1. **Focus on achieving higher alcohol (within acceptable taste ranges)** — dataset shows mean alcohol is ~9.96 at quality 3 and ~12.09 at quality 8.

   * *Why:* Higher alcohol strongly correlates with higher quality in this dataset (+0.48).
 

2. **Minimize volatile acidity (VA)** — mean VA drops 0.88 → 0.42 as quality rises.

   * *Why:* VA has the second-strongest correlation (−0.39) and EDA visuals show lower VA in high-quality wines.
   * *Actionable:* Monitor fermentation to avoid acetic fermentation; keep VA below identified good-range in data (approx ≤0.4).

3. **Aim for balanced fixed-to-volatile acidity ratio** (engineer and track this ratio).

   * *Why:* EDA showed that balance (not just absolute fixed acid) correlates with higher quality.
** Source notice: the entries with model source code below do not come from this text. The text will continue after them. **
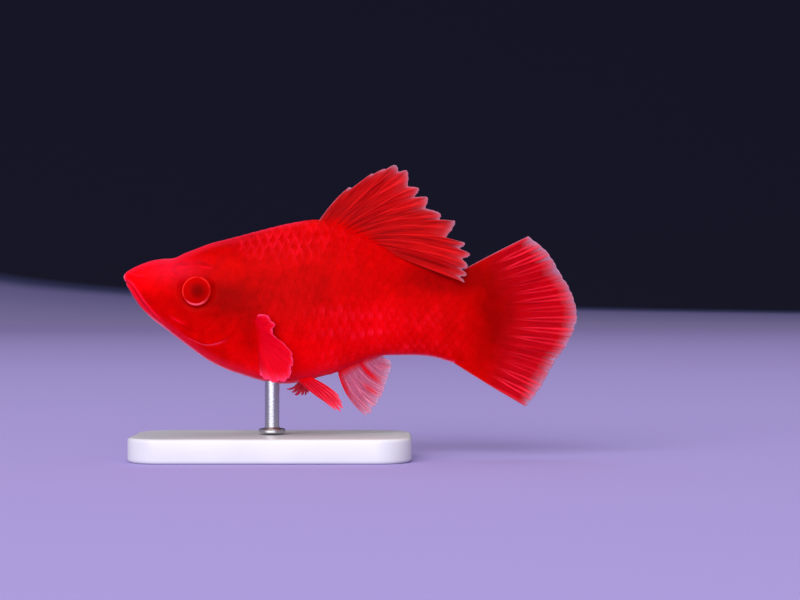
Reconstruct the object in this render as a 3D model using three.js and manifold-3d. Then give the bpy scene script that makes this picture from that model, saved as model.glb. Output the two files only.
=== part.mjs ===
// A female swordtail of the red, high-finned aquarium form, at life size, as a still model on a
// plain display stand. Millimetres, +Z up. The fish swims level with its head towards -X, and its
// left side faces -Y. The origin is the centre of the stand's underside, below the rod.
//
// A place on the fish is given as (s, y, h): s is the distance behind the snout tip, y the distance
// out from the middle plane, negative on the fish's left, and h the height above the swimming axis.

import * as THREE from "three";
import { mergeVertices } from "three/addons/utils/BufferGeometryUtils.js";
import Module from "manifold-3d";

const wasm = await Module();
wasm.setup();

// Driving dimensions
const TOTAL_LENGTH = 75;
const BODY_END = 54;
const AXIS_HEIGHT = 26.2;
const ROD_AT = 24.5;
const GAP = 0.3;
const TAIL_SWING = 2.5;
const SWING_FROM = 30;

// The body's grid
const BODY_RINGS = 43;
const BODY_SECTORS = 32;
const RING_CROWDING = 1.4;

// Fin tissue
const MEMBRANE_HALF = 0.25;
const RAY_HALF = 0.42;
const TIP_HALF = 0.13;
const BRANCH_FROM = 0.45;

// A smooth curve through [place, value] stations, read at any place.
function track(stations) {
  const slopeAt = (i) => {
    const before = stations[Math.max(i - 1, 0)];
    const after = stations[Math.min(i + 1, stations.length - 1)];
    return (after[1] - before[1]) / (after[0] - before[0]);
  };
  return (at) => {
    const place = THREE.MathUtils.clamp(at, stations[0][0], stations.at(-1)[0]);
    let i = stations.findIndex((station) => station[0] > place) - 1;
    if (i < 0) i = stations.length - 2;
    const [s0, v0] = stations[i];
    const [s1, v1] = stations[i + 1];
    const span = s1 - s0;
    const t = (place - s0) / span;
    const rise = (v1 - v0) * t * t * (3 - 2 * t);
    const lean = span * t * (1 - t) * (slopeAt(i) * (1 - t) - slopeAt(i + 1) * t);
    return v0 + rise + lean;
  };
}

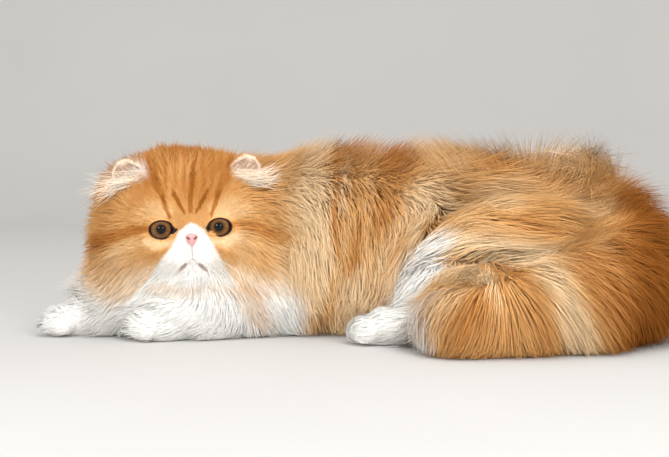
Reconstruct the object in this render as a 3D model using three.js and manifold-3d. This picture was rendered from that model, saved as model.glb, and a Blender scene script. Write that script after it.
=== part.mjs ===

Ratio is a concise production metric.

4. **Moderate sulphates** — slightly higher sulphates associate with higher quality (but not linearly).

   * *Why:* Sulphates correlate positively (+0.25) and grouped means rise; use moderate, not excessive addition.

5. **Encourage complete fermentation** (reduce density while maintaining alcohol).

   * *Why:* Density decreased while alcohol increased among higher-quality samples. Incomplete fermentation leaves residual sugar (= higher density) and tends to be lower quality.